Average

Posted by Leah

No one wants to hear that their kid is average.  They want to hear the big words like “better, best, greatest, most bestest ever”.  But hearing this word on Monday COMPLETELY rocked my world.

Almost a year ago my son Silas was diagnosed with autism.   The doctor used words like “retarded”, and “non verbal” when it came to speech.  A grim diagnosis, perhaps one that would make one lose hope.

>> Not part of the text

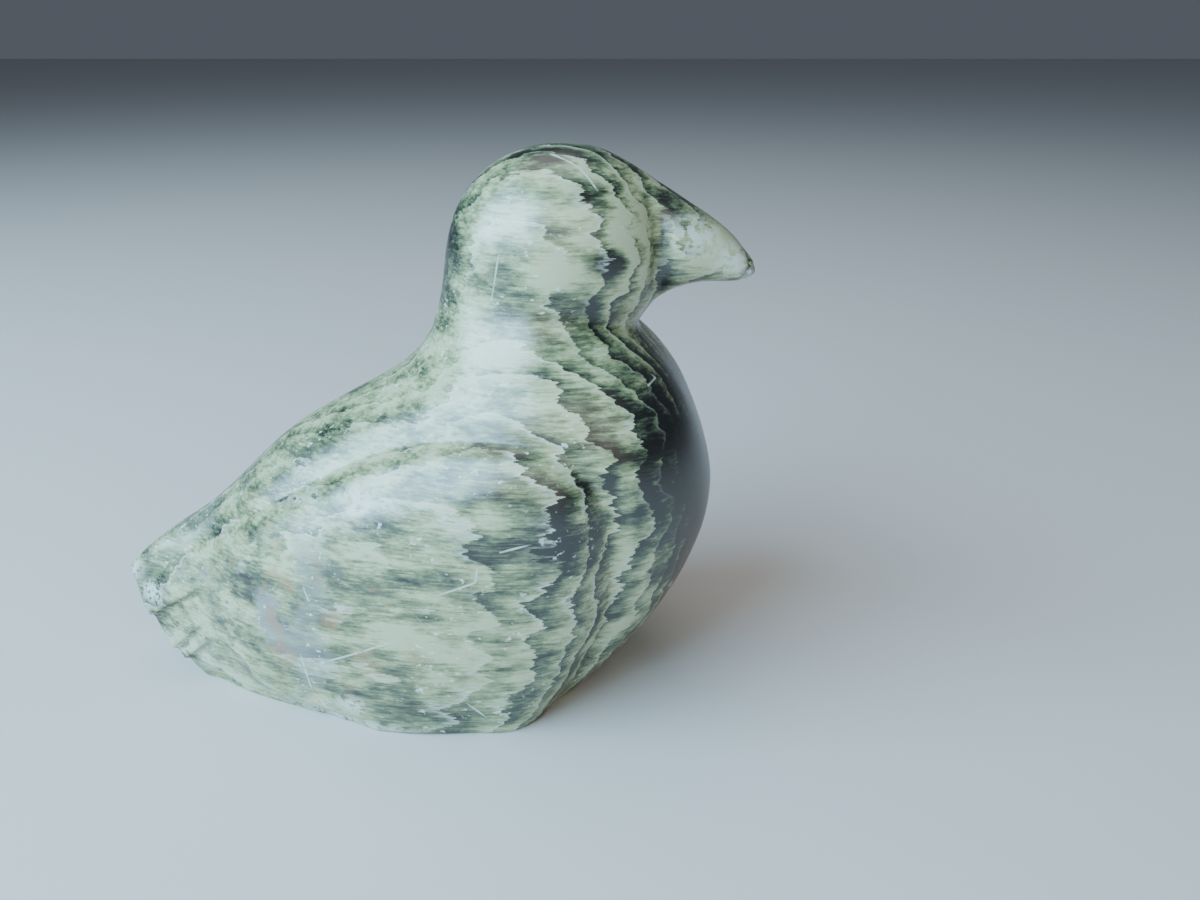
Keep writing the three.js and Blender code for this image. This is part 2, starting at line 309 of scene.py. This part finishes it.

I remember the speech therapist trying to assess him.  She had numbers on her little pictures and all he wanted to do was look at them instead of looking at the pictures and answering her questions.  He quickly grew frustrated, ran to the opposite side of the room and began smashing his head on the wall.  Through sad eyes she said it’s impossible to finish her assessment but she’s sure he’s showing autistic like tendencies and his speech isn’t where it should be, from what she could hear.

Six months later I took my Silas back to the same women, seeking help for his speech.  I was tired of waiting for the government issued person to call and I had some money set aside for him.  She was able to do a speech assessment this time which is already an improvement.

On Monday I got the report!  I couldn’t believe my eyes.

Sentence structure – mild delay

Word structure – average

Expressive Vocabulary – moderate delay

Concepts and Following Directions – average

Recalling Sentences – average

Basic Concepts – ABOVE AVERAGE!

Yes, my little boy who, 6 months prior, had been deemed “retarded” in speech is now more average than delayed.  It’s been another 4 months since that assessment…I wonder where he is now?  I just know his sentences are getting longer, more abstract, more conversational, more complex and more imaginative.  Gosh, it was just this summer when he first addressed me as “Mommy”.  It was just this summer where he started asking for things properly as opposed to echoing.  It was just this fall where he talked back to me the first time and my heart did a backflip and a little cheer.  It was just a few weeks ago where he said “mommy, my oatmeal needs to go back into the freezer because it’s still too hot”.

I’ve never had no hope for Silas.  I’ve never thought he’d not lose his autism diagnosis one day.  He’s going to.  It’s not like I even have to hope for it, I know this so deep within my core that it’s something much more than hope.  It’s happening.

These test scores just go to show what an amazing little boy I have the privilege of mothering.  He’s becoming average and you know, that’s ok with me.